Economists say the gains from the current oil price shocks could actually be higher. Unlike in 2022, the conflict with Iran has damaged oil infrastructure in the Middle East. While American oil companies have investments in the Middle East’s energy infrastructure, “most of the bigger companies are very, very well diversified globally,” Mariani said.

“You’re benefiting a lot more from higher prices than you are from lost production,” he added.

Even if the conflict ends, it’s unclear how long it will take for the Middle East to produce oil at a pre-conflict capacity.

In 2022, “Russian oil was not really removed from the market, it was just kind of reshuffled,” said Clay Seagle, a senior fellow at the Center for Strategic and International Studies energy and climate change program. “Now we’re dealing with a much more severe supply event because the oil has been actually removed from the market.”

Higher oil prices aren’t always a win for oil companies, Seagle said. Prolonged high prices could mean consumers, including businesses, start to make a concerted effort to lower their oil consumption. For example, the US moved away from using oil to power electricity after the oil price shocks of the 1970s, he noted.

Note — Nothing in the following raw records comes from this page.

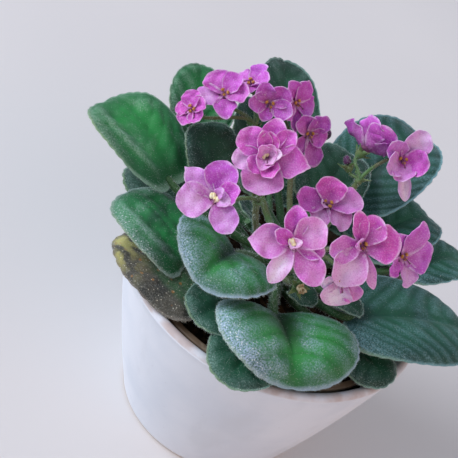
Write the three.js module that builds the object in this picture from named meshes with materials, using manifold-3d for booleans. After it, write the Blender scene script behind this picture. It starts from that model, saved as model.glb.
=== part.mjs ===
// A potted African violet: a rosette of velvety leaves and a few flower stalks, growing in a
// thin nursery pot that stands inside a plain white cover pot.
// Millimetres, +Z up. The origin is the centre of the cover pot's flat base.
// Every piece that grew or was made on its own is one named mesh.
import * as THREE from 'three';
import { mergeVertices } from 'three/addons/utils/BufferGeometryUtils.js';
import Module from 'manifold-3d';

const wasm = await Module();
wasm.setup();

// ---------------------------------------------------------------- driving dimensions

const GAP = 0.3;                 // clearance between two pieces that touch
const SLIVER = 0.06;             // features smaller than this are smoothed away

const COVER_POT = {
  height: 90,
  rimRadius: 70,
  footRadius: 47,
  belly: 1.4,                    // how far the wall swells beyond a straight cone, at mid height
  wall: 5,
  floor: 7,
  footEdge: 1.5,                 // rounding where the wall meets the base
  sides: 40,
};

const NURSERY_POT = {
  height: 80,
  rimRadius: 63,
  footRadius: 39,
  wall: 1.4,
  floor: 2,
  lip: 1.6,                      // how far the rolled rim stands out from the wall
  lipHeight: 7,
  holes: 4,
  holeRadius: 4,
  holeRing: 22,
  sides: 32,
};

const SOIL = {
  depth: 69,
  mound: 5,                      // how much higher the middle is than the edge
  brow: 0.6,                     // where the mound steepens, by the pot's inner radius
  browRise: 0.7,                 // how much of the mound's height is reached there
};

const CROWN = {
  radius: 8,
  foot: 7.2,                     // radius where it stands in the soil
  flare: 4,                      // height over which it widens from the foot
  shoulder: 105,
  top: 109,
  cap: 4.8,                      // radius just under the top
  sides: 14,
};

const BLADE = {
  thickness: 1.8,
  lobe: 0.2,                     // how far the two basal lobes reach back, by the blade's length
  lean: 0.82,                    // under 1 puts the widest place towards the base
  fullness: 0.85,                // under 1 makes both ends blunter
  across: 4,                     // facets across and along
  along: 7,
};

const PETIOLE = {
  radius: 2.1,
  sides: 5,
  sink: 4,                       // how far it runs on under the blade
  handle: 0.35,                  // how far each end keeps its direction, by the petiole's reach
};

const PETAL = {
  thickness: 0.7,
  sink: 0.8,                     // how deep its narrow end sits in the throat
  lean: 1.5,                     // over 1 puts the widest place towards the tip
  fullness: 0.58,                // under 1 makes the outline blunter
  cup: 0.1,                      // rise of the side margins, by its width
  recurve: 0.12,                 // how far the tip bends back, by its length
  across: 2,
  along: 5,
};

const THROAT = { radius: 2.6, back: 1.8, front: 0.6, taper: 0.7, sides: 8 };
const ANTHER = { radius: 1.2, apart: 0.96, rise: 0.84 };
const CALYX = { length: 3.2, radius: 2.4, mouth: 1.92, shoulder: 0.8, sink: 0.6, sides: 6 };

const STALK = {
  radius: 1.5,
  sides: 5,
  knuckle: 1.95,                 // radius of the swelling where the pedicels part
  start: 0.15,                   // how far it runs straight out of the crown, by its reach
  handle: 0.4,
};

const PEDICEL = { radius: 0.9, sides: 4, handle: 0.4 };
const BAR_STEPS = 4;             // facets along a petiole, stalk or pedicel

// Heights that follow from the pots standing in each other.
const NURSERY_BASE = COVER_POT.floor + GAP;
const SOIL_BASE = NURSERY_BASE + NURSERY_POT.floor + GAP;
const SOIL_TOP = SOIL_BASE + SOIL.depth;

// ---------------------------------------------------------------- leaves

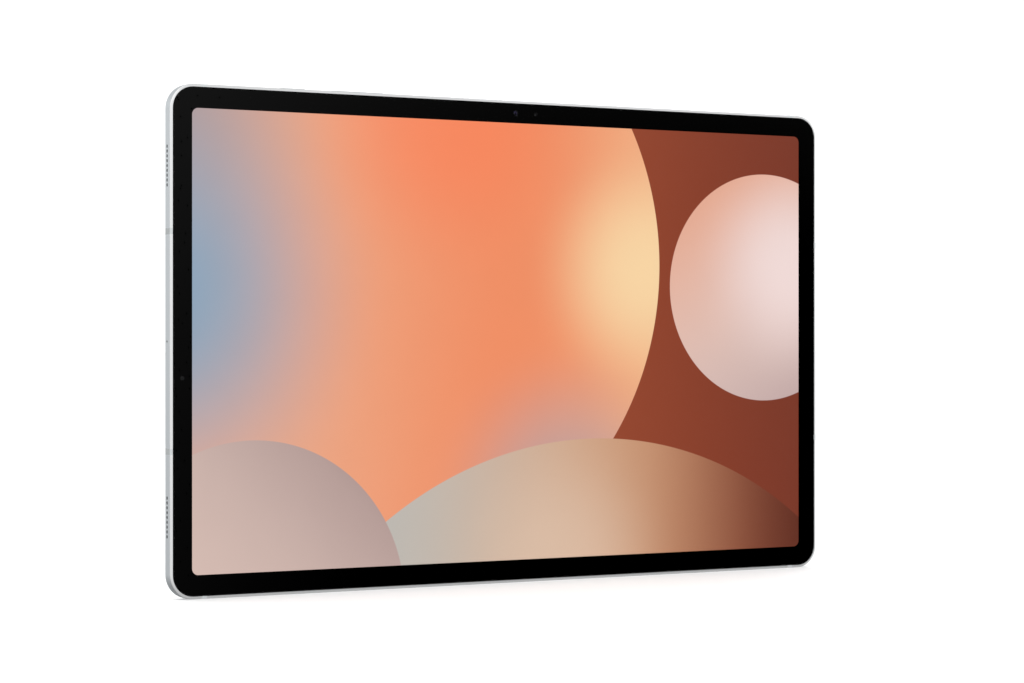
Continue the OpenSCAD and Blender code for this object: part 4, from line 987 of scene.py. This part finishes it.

But oil is in a much better spot than many of the other industries that rely on oil and gas to produce and ship their products. The price of diesel, a heavier type of oil that is used to power trucks and planes, has jumped 40%. The stock of some airline companies, including United and American Airlines, has dropped over 15% since the start of the year. The conflict has also disrupted the production of liquefied natural gas (LNG), which is used to produce fertilizer that is key to the food supply.

“We’re approaching the kinds of levels of disruption that we saw in 2022, and with that, the kinds of profits that we saw there,” Semieniuk said. “If this takes longer, it’s going to surpass that.”